Other than avoiding typing, though, one common use of private inheritance is when the class State is empty, i.e. has no data members. Then if it's a member of World it must occupy some space (admittedly, depending on the object layout this might be space that otherwise would just be padding, so it doesn't necessarily increase the size of World), but if it's a base class then a thing called the "empty base class optimization" kicks in, and it can be zero-size. If you're creating a lot of objects, this might matter. Private inheritance enables the optimization, but the outside world won't infer an "is-a" relationship, because it doesn't see the inheritance.
It's a pretty fine difference - if in doubt just use explicit composition. Introducing inheritance to save typing is all very well until it has some unexpected consequence.
In case
class World: private State
{
};
private inheritance means that all public and protected members of State would be inherited by World and would become private. This seals State inside World. No class that inherits from World will be able access any features of State.
What makes you think that it's private? It says public right there, which means it is publically subclassing.
That aside, what private and protected inheritance do is the same as public inheritance, except that all the member variables are functions are inherited with at least private or protected accessibility. For example, if State had a public member function 'foo()', it would be private in 'World'.
This is rarely used in practice, but it does have purpose. The most common use that I've seen is composition through inheritance. i.e. you want a "has a" relationship rather than an "is a" (that you usually get with public inheritance). By privately inheriting the class, you get all its variables and methods, but you don't expose them to the outside world.

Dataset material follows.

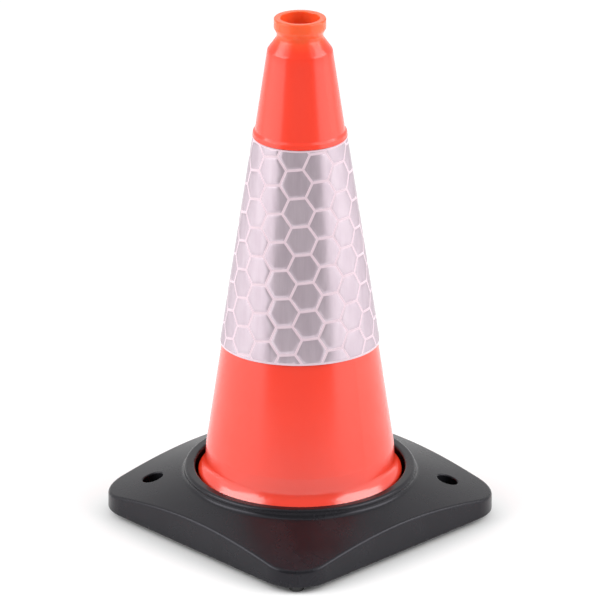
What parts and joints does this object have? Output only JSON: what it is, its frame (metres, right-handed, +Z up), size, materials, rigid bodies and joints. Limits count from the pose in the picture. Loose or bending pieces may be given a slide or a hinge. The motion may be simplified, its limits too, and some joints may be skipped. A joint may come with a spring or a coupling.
{
  "type": "traffic cone",
  "caption": "Two-piece road cone: hollow orange cone with a collar at the top and a reflective sleeve, standing in the ring of a heavy square lift-off base.",
  "frame": {"origin": "on the floor, under the middle of the cone", "axes": "+Z up along the cone axis; X and Y parallel to the sides of the base; the fixing holes are in the +X+Y and -X-Y corners"},
  "size_m": [0.2558, 0.2558, 0.45],
  "materials": {
    "cone_plastic": "satin, moulded polyethylene",
    "sleeve_sheet": "soft white PVC",
    "reflective_film": "clear glossy film over honeycomb prismatic cells",
    "base_rubber": "satin moulded black",
    "stud_rubber": "smooth, slightly glossy"
  },
  "bodies": {
    "cone": {"cone_body": "cone_plastic"},
    "base": {"base_plate": "base_rubber", "foot_front_right": "stud_rubber", "foot_front_left": "stud_rubber", "foot_back_left": "stud_rubber", "foot_back_right": "stud_rubber"},
    "sleeve": {"sleeve_backing": "sleeve_sheet", "sleeve_film": "reflective_film"}
  },
  "joints": [
    {"name": "base_lift", "type": "slide", "parent": "cone", "child": "base", "axis": [0, 0, 1], "range_m": [0, 0.46]},
    {"name": "sleeve_turn", "type": "hinge", "parent": "cone", "child": "sleeve", "pos_m": [0, 0, 0.255], "axis": [0, 0, 1], "continuous": true}
  ]
}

One advantage of using private inheritance for composition comes from the empty base class optimisation (EBCO). Using normal composition, having a member object of an empty class would still use at least 1 byte because all variables must have a unique address. If you privately inherit the object you want to be composed of then that doesn't apply and you won't suffer memory loss.
e.g.
class Empty { };
class Foo
{
int foo;
Empty e;
};
class Bar : private Empty
{
int foo;
};
Here, sizeof(Foo) will probably be 5, but sizeof(Bar) will be 4 because of the empty base class.
The public/protected/private keyword before the name of the ancestor class indicates the desired visibility of members from the ancestor. With private inheritance, the descendant inherits only the implementation from the ancestor, but not the interface.
class A {
public:
void foo();
};
class B : private A {
public:
void bar();
};
void B::bar()
{
foo(); // can access foo()
}
B b;
b.foo(); // forbidden
b.bar(); // allowed
In general, you should use public inheritance because inheritance shouldn't be used for implementation re-use only (which is what private inheritance does).